Here's what I came up with:
  • Money is never a good reason to do anything you are uncomfortable with.
  • Be legitimate. Be professional. Be your best, bravest, and brightest.
  • Avoid slippery slopes.
  • Don't break your mother's heart.
  • Stay lovely. Practice loveliness. Look for it everywhere!
  • Enjoy life and be thankful for it.
  • Treat others as you wish to be treated. No exceptions.
  • If something isn't right, it isn't right, and it isn't right. Do the right thing. 
 As my Daddy jolted me by saying, "If God wouldn't do it, don't do it." A tall order to be sure, but a good thing to aim for. I plan on using this simple note to self to help me avoid falling down the rabbit hole next time.
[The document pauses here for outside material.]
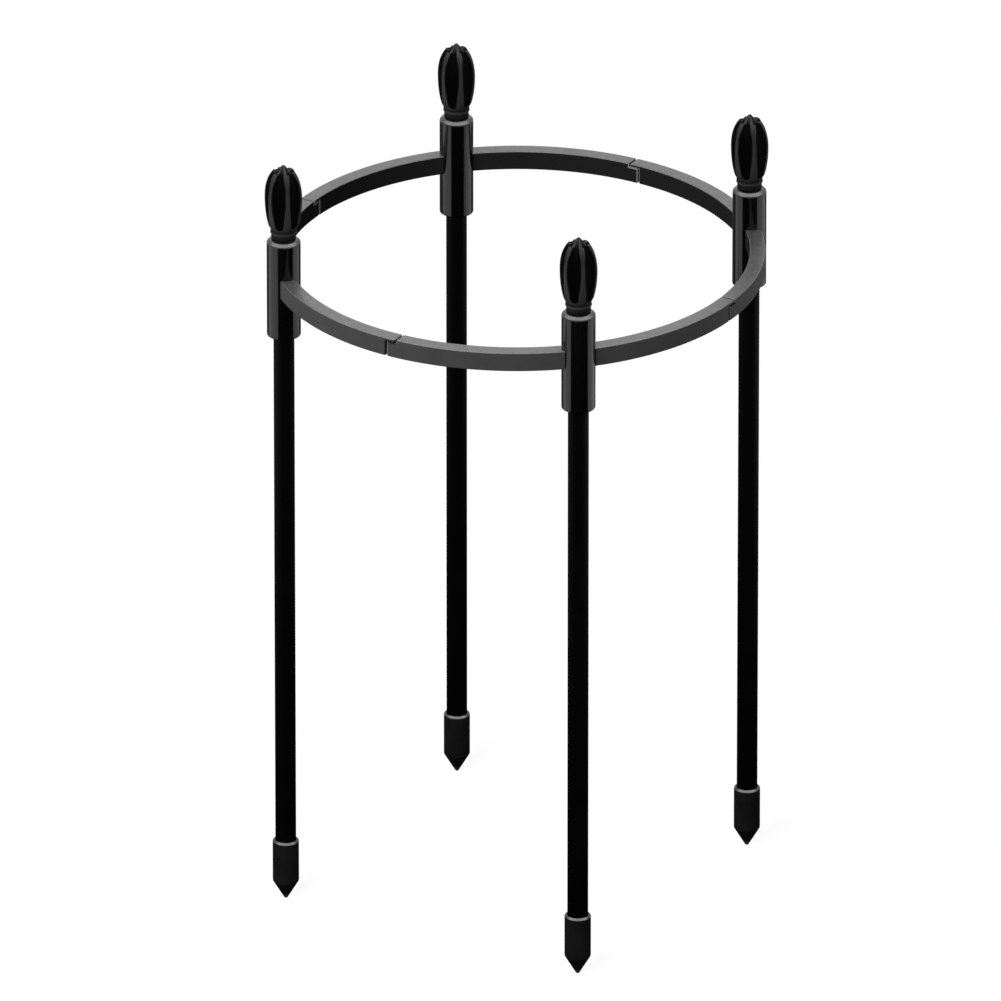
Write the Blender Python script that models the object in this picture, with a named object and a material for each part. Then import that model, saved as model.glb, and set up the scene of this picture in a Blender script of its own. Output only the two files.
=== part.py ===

Fellow voyagers, there is no reason why we should let the dark side of the force overwhelm us. It doesn't have to be complicated. Why waste away in a black hole when you can just...not go there?

Friday, January 25, 2013

2013: Year of Awesomeness!

Hi friends! I am stealing today's image from a buddy's facebook feed, as a refreshingly cheesy reminder about positivity, hope, and forward motion. (Who doesn't love cheese?!?!)

Don't give up! My roommate and I have declared that 2013 will be the Year of Awesomeness, and so far, January is laying some great groundwork. I'm happily working my acting muscles at The Barrow Group's fabulous Scene Study 1, meeting cool new acting peeps, attending workshops and EPAs, and working on producing two awesome original projects. AND I got a promotion at my dayjob! Don't you love the days where you can see some of the fruit of your hard work?

Want to join in making 2013 awesome? What are some awesome things you want to make happen this year? Our energy, intention, and perseverance can make it happen!